Wreck Of Lost World War II Submarine Lagarto Found

By James Donahue

The U.S. Navy says wreckage of a submarine recently found at the bottom of the Gulf of Thailand appears to be that of the USS Lagarto, lost in the final days of World War II.

Eighty-six sailors perished when the Lagarto disappeared on a mission in the Pacific Ocean in May, 1945. The Japanese minelayer Hatsutaka reported dropping depth charges and sinking a U.S. submarine in the area, but no one ever knew the identity of the lost boat.

A British shipwreck diver located what looked like the Lagarto, and the Navy sent divers to examine the wreck and make a determination.

During a six-day survey, the divers took photos and a video of the wreck and returned with enough evidence to say that this appears to be the Lagarto. The hull measured 311 feet, nine-inches, the sub had twin five-inch gun mounts on both forward and rear decks, and divers found the word Manitowoc displayed on the propeller.

The Lagarto was built at Manitowoc, Wisconsin, and commissioned in mid-October, 1944. She didn't enter the war until early 1945 and only saw two missions. The submarine was sunk on its second and final mission.

According to Navy records, Lagarto, under the command of Lt. H. D. Andrews, sank a small freighter and submarine, and participated in the destruction of a number of picket boats in April, during that first successful mission. On the second patrol, traveling in company with the submarine Baya, Lagarto was attacking a Japanese convoy when it was lost.

The two submarines had been in pursuit of the convoy for two days before they attempted an attack. The Baya lost contact with Lagarto and later was driven off by the Hatsutaka, which was aggressively defending the convoy.

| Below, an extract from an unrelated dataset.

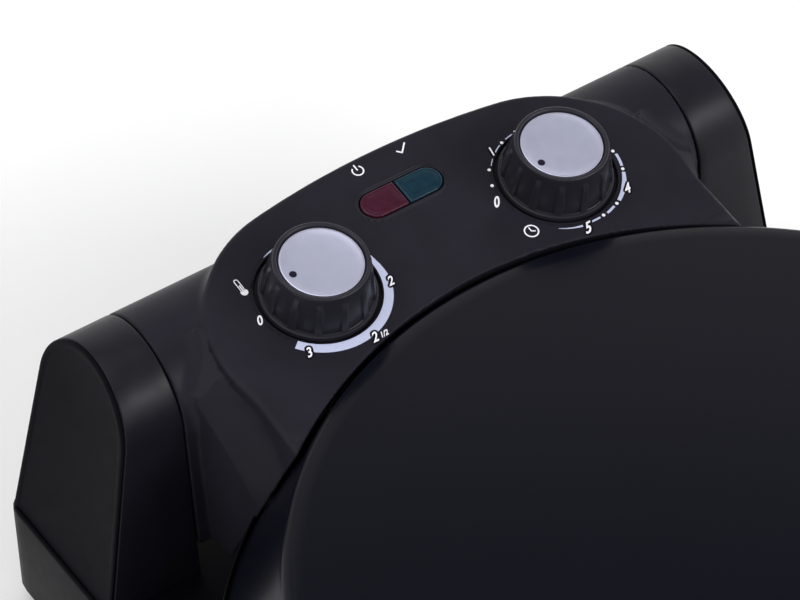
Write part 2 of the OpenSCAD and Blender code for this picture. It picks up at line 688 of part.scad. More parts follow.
// Straps and screws that hold the housing to the lid's rear wall.
strap_x = 66;
strap_z = 118;

module strap_holes(r) for (s = [-1, 1]) translate([s * strap_x, dome_y + lid_top_r / 2, strap_z])
  rotate([-90, 0, 0]) cylinder(r = r, h = hinge_back - lid_top_r / 2 - 8);

module lid_brackets() color([0.6, 0.6, 0.62]) difference() {
  intersection() {
    lid_cone(lid_gap - 0.2);
    for (s = [-1, 1]) translate([s * strap_x - 9, dome_y + 100, strap_z - 9]) cube([18, 100, 18]);
  }
  lid_cone(0.05);
  strap_holes(screw_r + 0.2);
}

function strap_y(r) = sqrt(r * r - strap_x * strap_x);

module housing_screws() color([0.55, 0.55, 0.56]) for (s = [-1, 1])
  translate([s * strap_x, dome_y + strap_y(lid_r(strap_z)) - 4.5, strap_z]) rotate([-90, 0, 0])
    screw(14, screw_r, 3);

module control_bracket() color([0.66, 0.67, 0.68]) on_panel() difference() {
  translate([0, -3, bracket_z]) linear_extrude(bracket_t)
    square([knob_pitch + 2 * bracket_over, bracket_w], center = true);
  for (p = knob_spots) translate([p[0], p[1], -20]) cylinder(r = 5, h = 40);
}

module control_body(x, r, d) on_panel() translate([x, 0, 0]) difference() {
  union() {
    translate([0, 0, bracket_z - d]) cylinder(r = r, h = d);
    translate([0, 0, bracket_z - 0.1]) cylinder(r = 4.6, h = bracket_t + 0.6);
  }
  translate([0, 0, bracket_z - 10]) cylinder(r = shaft_r + run_gap, h = 30);
}

module thermostat_body() color([0.82, 0.8, 0.74]) control_body(-knob_pitch / 2, thermostat_r, 18);
module timer_body() color([0.25, 0.25, 0.27]) control_body(knob_pitch / 2, timer_r, 24);

module lamp_bezel() color([0.06, 0.06, 0.07]) on_panel() translate([lamp_x, lamp_back, -bezel_d]) difference() {
  linear_extrude(bezel_d - 0.5) stadium(lamp_len + 2 * bezel_rim, lamp_w + 2 * bezel_rim);
  translate([0, 0, bezel_d - 3]) linear_extrude(10) stadium(lamp_len + 0.3, lamp_w + 0.3);
  translate([0, 0, 1]) linear_extrude(20) stadium(lamp_len - 2, lamp_w - 2);
}

module lens_half(s) on_panel() translate([lamp_x, lamp_back, -3]) intersection() {
  linear_extrude(3.7) stadium(lamp_len, lamp_w);
  translate([s * (lamp_len / 2 + 0.3), 0, 0]) cube([lamp_len, 40, 40], center = true);
}

module red_lens() color([0.45, 0.1, 0.14]) lens_half(-1);
module green_lens() color([0.1, 0.35, 0.36]) lens_half(1);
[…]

Interesting to note that the commander of another U.S. submarine operating in the area, the USS Harkbill, was a close friend of Andrews. Upon hearing what happened to Lagarto, he requested and was granted permission by COMSUBPAC to divert from his patrol orders for a revenge attack.

He successfully sought down and sank the Hatsutaka just 12 days later, firing three torpedoes from a distance of nearly three miles.